Circuit grants permission to file the interlocutory appeal. BACKGROUND While familiarity with the history of this litigation, the Prior Order, and the instant motions is assumed, the Court will briefly recap the salient points for the convenience of the reader. Plaintiffs are New York homeowners, who entered into a mortgage agreement with the Bank which requires them to make monthly payments (the “Escrow Funds”) into mortgage escrow accounts maintained by the Bank. The agreement signed by the Hymes Plaintiffs expressly provided that the Bank would not pay interest on the Escrow Funds unless required by “Applicable Law,” and defined “Applicable Law” as “federal law and the law of New York State.” (Hymes Compl. (18-CV-2352 at Doc. No. 1) at ¶ 43.) The mortgage agreement signed

by Cantero did not specifically address the issue of whether the Bank would pay interest on Escrow Funds, but provided that the agreement would be “governed by Federal Law and the law of the jurisdiction in which the Property is located.” (Cantero Am. Compl. (18-CV-4157 Doc. No. 6) at ¶ 32.) In 2018, the Hymes Plaintiffs and Cantero independently commenced the putative class actions at bar. Although the actions were commenced by different law firms, they raised four nearly identical causes of action: breach of contract, unjust enrichment, and violations of GOL § 5-601 and New York General Business Law (“GBL”) § 349. The Bank moved to dismiss both actions, principally arguing that both the NBA and regulations enacted by the Office of the Comptroller of the Currency (“OCC”) preempted GOL § 5-601, and that the Dodd–Frank Wall Street Reform and Consumer Protection Act (“Dodd–Frank”) did not affect the preemption analysis. In the Prior Order (Doc. No. 47 in Hymes; Doc. No. 35 in Cantero; reported at 408 F.

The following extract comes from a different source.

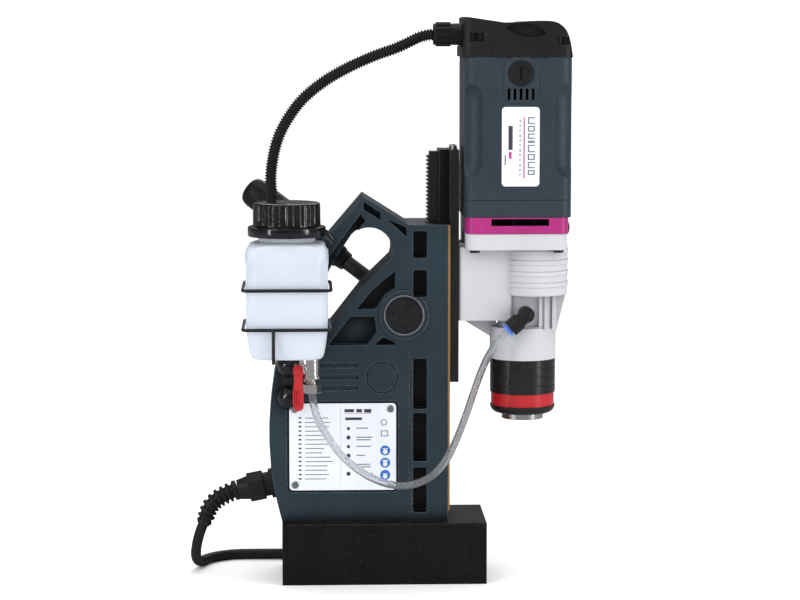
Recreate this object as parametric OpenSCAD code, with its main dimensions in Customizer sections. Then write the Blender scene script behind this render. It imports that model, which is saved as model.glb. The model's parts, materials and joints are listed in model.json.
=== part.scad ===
// Magnetic drill press: an electromagnet base carries a cast frame, and a motor
// head slides on the frame's front face, driven by a rack, a pinion and a
// three-armed capstan. Millimetres. X runs along the base towards the spindle,
// Y away from the side that carries the rating plate, Z up. The origin is the
// centre of the magnet's lower face.

/* [Magnet base] */
// Length of the magnet block along X
base_l = 165; // [162:1:170]
// Width of the magnet block along Y
base_w = 80; // [80:1:84]
// Height of the magnet block
base_h = 50; // [49:0.5:50]
// Outer radius of each coil groove
coil_r = 33; // [28:1:34]

/* [Frame] */
// Y of the frame's near face
frame_near = -30; // [-31:0.5:-30]
// Y of the frame's far face
frame_far = 40; // [40:0.5:41]
// X of the frame's front face
frame_front = 51.5; // [51:0.1:51.5]
// Height of the column's top
frame_top = 290.7; // [288:0.1:292]
// Thickness of the casting's walls
wall = 6; // [5:0.5:7]

/* [Feed] */
// X of the pinion's axis
hub_x = 16; // [16:1:16]
// Z of the pinion's axis
hub_z = 218; // [217:0.5:219]
// Rack and pinion module
rack_m = 1; // [1:1:1]
// Teeth on the pinion
pinion_teeth = 40; // [40:1:40]
// Height of the slide's lower end at rest
slide_bottom = 162.7; // [162:0.1:164]
// Height of the slide's upper end at rest
slide_top = 350; // [346:1:352]
// Reach of a capstan arm from its axis
arm_reach = 160; // [150:1:160]
// Angle by which each arm leans away from the frame
arm_flare = 20; // [18:1:22]

/* [Gearbox] */
// X of the spindle's axis
spindle_x = 114; // [114:1:114]
// X of the motor's axis
motor_x = 108; // [108:1:108]
// Height of the gearbox's top face
gearbox_top = 284; // [284:1:284]
// Gear module in the gearbox
gear_m = 0.8; // [0.8:0.1:0.8]

/* [Chuck] */
// Radius of the tool bore
tool_r = 9.53; // [9.52:0.01:9.55]
// Length of the tool bore
tool_depth = 50; // [45:1:55]
// Outer radius of the quick-change sleeve
sleeve_r = 26.6; // [26:0.1:26.8]

/* [Motor] */
// Left side of the motor housing
motor_left = 63.8; // [63.5:0.1:64.2]
// Right side of the motor housing
motor_right = 149.2; // [148.8:0.1:149.6]
// Half width of the motor housing along Y
motor_half = 42; // [41:0.5:43]
// Height of the join between the housing and its cap
cap_z = 424; // [424:1:424]
// Height of the cap's highest point
motor_top = 456; // [454:1:458]

/* [Coolant] */
// Centre of the bottle along X
bottle_x = -77.5; // [-78:0.1:-77]
// Centre of the bottle along Y
bottle_y = -65.5; // [-66:0.1:-65]
// Width of the bottle's square body
bottle_w = 65; // [63:0.5:65]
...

Supp. 3d 171), the Court dismissed Plaintiffs’ unjust enrichment and GBL § 349 claims, but denied the Bank’s motion to dismiss in all other respects. The Court acknowledged that the question of whether the NBA preempted a state law was “basically one of congressional intent” – that is, whether “Congress, in enacting the Federal Statute, intend[ed] to exercise its constitutionally delegated authority to set aside the laws of a State.” Hymes, 408 F. Supp. 3d at 183 (quoting Barnett Bank of Marion Cty., N.A. v. Nelson, 517 U.S. 25, 30 (1996)). Since the parties agreed that Congress had not explicitly spoken to whether the NBA preempts state laws like New York GOL § 5-601, the Court applied the standard for implied preemption set forth in Barnett Bank, which permits the States to regulate national banks, provided that the state regulation “does not prevent or significantly interfere with the national bank’s exercise of its

powers.” 517 U.S. at 33. Since no one argued that GOL § 5-601 prevented the Bank’s exercise of its power to administer mortgage escrow accounts, the question became whether that state law “significant interferes with” the Bank’s exercise of its powers. Hymes, 408 F. Supp. 3d at 194. The Court noted that the Supreme Court had “never explained in detail what this [‘significantly interferes’] standard entails,” and therefore looked to other Supreme Court precedent to “illuminate[ ] the standard’s contours.” Id. at 194. The Court also considered other authorities bearing on the issue of Congressional intent, including OCC regulations and Dodd–Frank. With respect to the OCC regulations – which interpreted the NBA to permit real estate lending “without regard to state law limitations concerning … [e]scrow accounts,” 12 C.F.R. § 34.4(a) – the Court held that these regulations were entitled only to Skidmore, rather than Chevron, deference. In so holding, the Court distinguished Wachovia Bank, N.A. v. Burke, 414 F.3d 305 (2d Cir. 2005), which gave OCC regulations Chevron deference. The Court held that Burke was “not fully apposite” and that two

subsequent events – the Supreme Court’s decision in Wyeth v. Levine, 555 U.S. 555 (2009), and the enactment of Dodd–Frank in 2010 – “undermined aspects of its approach.” Hymes, 408 F. Supp. 3d at 190. With respect to Dodd–Frank, the Court interpreted 15 U.S.C. § 1639d(g)(3) – which requires creditors to “pay interest to the consumer on the amount held in any impound, trust, or escrow account” “[i]f prescribed by applicable State or Federal law” – to require the Bank to comply with GOL § 5-601. The Court rejected the Bank’s argument that the term “applicable” could be read as meaning, “at least in part, ‘not preempted.’” Hymes, 408 F. Supp. 3d at 186. Rather, the Court held that “Congress meant ‘applicable’ simply to mean ‘relevant.’” Id. at 187. The Instant Motions

Defendant now moves pursuant to 28 U.S.C. § 1292(b) to amend the Prior Order to certify for interlocutory appeal the question of whether the NBA and implementing regulations preempt GOL § 5-601 and similar state statutes which purport to require national banks to pay interest on mortgage escrow accounts.1 In those motions, Defendant also requests that the Court stay its proceedings pending resolution of the interlocutory appeal by the Second Circuit. Section 1292(b) provides:

When a district judge, in making in a civil action an order not otherwise appealable under this section, shall be of the opinion that such order involves a controlling question of law as to which there

1 Separate motions were filed in Hymes (Doc. No. 65) and Cantero (Doc. No. 51), but those motions are essentially identical.